È possibile ed è necessario avviare una mobilitazione generale che può essere favorita dalla congiuntura storica, con l’arrivo nei territori delle abbondanti risorse del Pnrr, quale strumento ed occasione per orientare la co-progettazione e la cogestione di modelli organizzativi innovativi.

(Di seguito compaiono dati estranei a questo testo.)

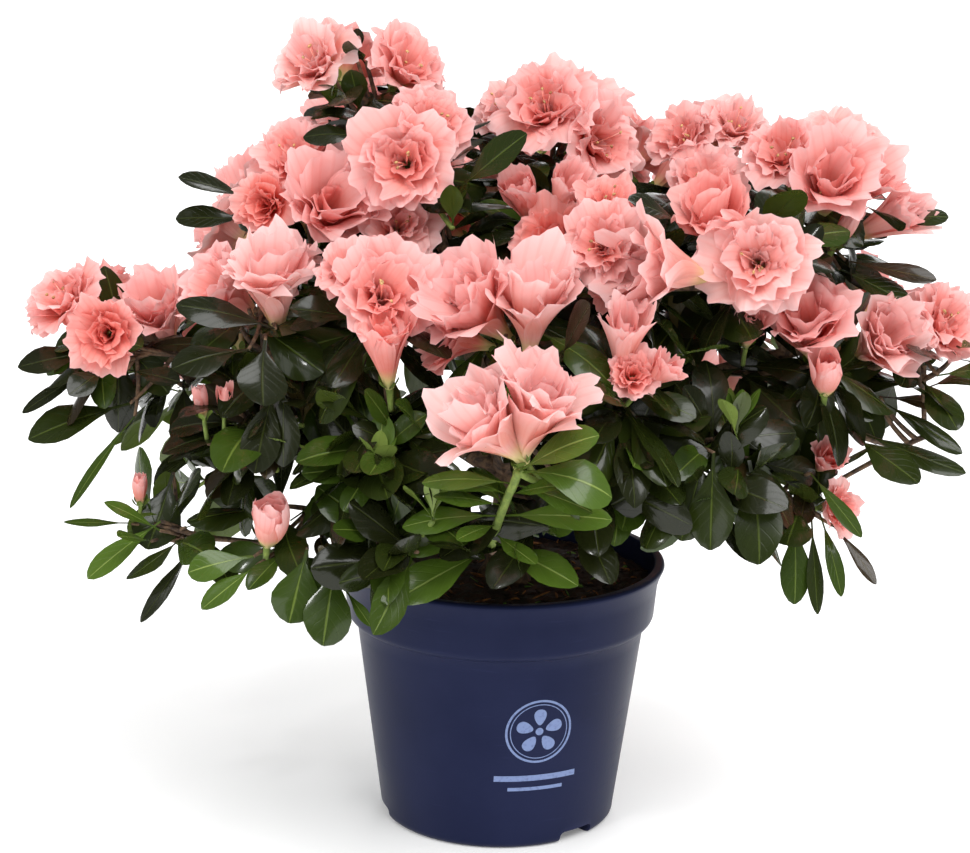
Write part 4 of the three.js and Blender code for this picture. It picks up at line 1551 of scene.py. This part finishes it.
def set_light():
    world = bpy.data.worlds.new("studio")
    world.use_nodes = True
    sky = world.node_tree.nodes["Background"]
    sky.inputs[0].default_value = (1, 1, 1, 1)
    nodes = Nodes(world.node_tree)
    ray = nodes.add("ShaderNodeLightPath").outputs
    plain = nodes.add("ShaderNodeMapRange", {0: ray["Is Camera Ray"], 3: 0.8, 4: 1.0}).outputs[0]
    strength = nodes.add("ShaderNodeMapRange", {0: ray["Is Glossy Ray"], 3: plain, 4: 0.15}).outputs[0]
    nodes.tree.links.new(strength, sky.inputs[1])
    bpy.context.scene.world = world
    bpy.context.scene.view_settings.view_transform = "Standard"
    key = bpy.data.lights.new("key", "SUN")
    key.energy, key.angle = 2.25, math.radians(40)
    lamp = bpy.data.objects.new("key", key)
    lamp.rotation_euler = Vector((0.45, -0.75, 1.3)).to_track_quat("Z", "Y").to_euler()
    bpy.context.scene.collection.objects.link(lamp)
    softbox("fill", (-1.2, -1.3, 0.6), (0, 0, 0.2), 1.0, 5)
    softbox("glint", (-0.55, -0.9, 1.1), (0, 0, 0.2), 0.1, 2)
    softbox("rim", (0.4, 1.5, 1.3), (0, 0, 0.22), 1.0, 12)


# ------------------------------------------------------------------ building it all


def declare(piece, nodes=()):
    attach(piece, "root")
    if nodes:
        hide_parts(*nodes)


set_camera()
set_stage()
set_light()

REGIONS = ("front_left", "front_right", "back_left", "back_right")
kits = {}
shared_twigs, shared_stamens, limb_heap = Heap(2), Heap(2), Heap(1)
for quarter in REGIONS:
    kits[quarter] = {"leaves": Heap(CELLS), "blossom": Heap(CELLS), "twigs": shared_twigs,
                     "stamens": shared_stamens}

limbs = grow_limbs(limb_heap)
ends = grow_side_boughs(shared_twigs, limbs)
ends["front_shoot"] = grow_shoot(kits["front_right"])
grow_leaves(ends, kits, grow_blossom(kits))

bark_grain = bark_group()
leaf_looks, petal_looks, bark_looks = leaf_materials(), petal_materials(), bark_materials(bark_grain)
declare(limb_heap.piece("stem_and_boughs", bark_looks[:1]),
        ["stem"] + ["bough_" + bough[0] for bough in BOUGHS])
declare(shared_twigs.piece("twigs", bark_looks))
declare(shared_stamens.piece("stamens", stamen_materials(bark_grain)))
for quarter in REGIONS:
    inside = ["mass_" + mass for mass in MASSES if region(mass) == quarter]
    declare(kits[quarter]["leaves"].piece("leaves_" + quarter, leaf_looks), inside)
    declare(kits[quarter]["blossom"].piece("blossom_" + quarter, petal_looks), inside)

peat_brown, *bit_looks = soil_materials(bark_grain)
declare(build_pot(plastic_material()), ["pot"])
declare(build_emblem(ink_material()))
declare(build_peat(peat_brown), ["peat"])
declare(build_peat_bits(bit_looks))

La nostra proposta pragmatica si sostanzia nell’affiancare l’iniziativa Nazionale per l’adeguamento/miglioramento del Servizio Sanitario (oltre che delle politiche in capo al Ministero del Lavoro e delle Politiche sociali), con una sollecitazione a livello veneto finalizzata ad un confronto con il Governo regionale sulle seguenti questioni:

  • accessibilità e tempestività nell’erogazione delle prestazioni;
  • esiti ed efficacia dei processi di innovazione organizzativa;
  • trasparenza dell’informazione relativamente ai dati epidemiologici ed a quelli riguardanti la comunicazione interna al sistema sanitario e nel rapporto con i cittadini,
  • valorizzazione delle dinamiche sociali, relazionali ed istituzionali tra Rappresentanze amministrative del territorio, Realtà sociale, ATS, Distretti, COT e Medici di famiglia;
  • mantenimento della provincializzazione ospedaliera;
  • realizzazione di una nuova territorializzazione socio-sanitaria, socio-assistenziale e socio-educativa capace di rispondere fattivamente all’aumento dei disturbi in età evolutiva attraverso una adeguata azione preventiva e di sostegno alla genitorialità fragile;
  • garanzia della continuità assistenziale, visto l’aumento dei bisogni degli anziani, con adeguata personalizzazione del servizio, adeguamento delle tecnologie telecare, tele healt, smart home mobility, innovazione della gestione organizzativo professionale e conseguente adeguamento delle competenze;
  • superamento della standardizzazione e rigidità dei servizi socio assistenziali, rispondendo alla sempre maggiore eterogeneità e complessità dei bisogni di cura e assitenza con adattabilità, flessibilità e integrazione operativa, con nuove forme di organizzazione, favorendo l’intersettorialità ed integrazione dei servizi (ambito sanitario, ambito sociale, lavoristico, giuridico, educativo, ed abitativo).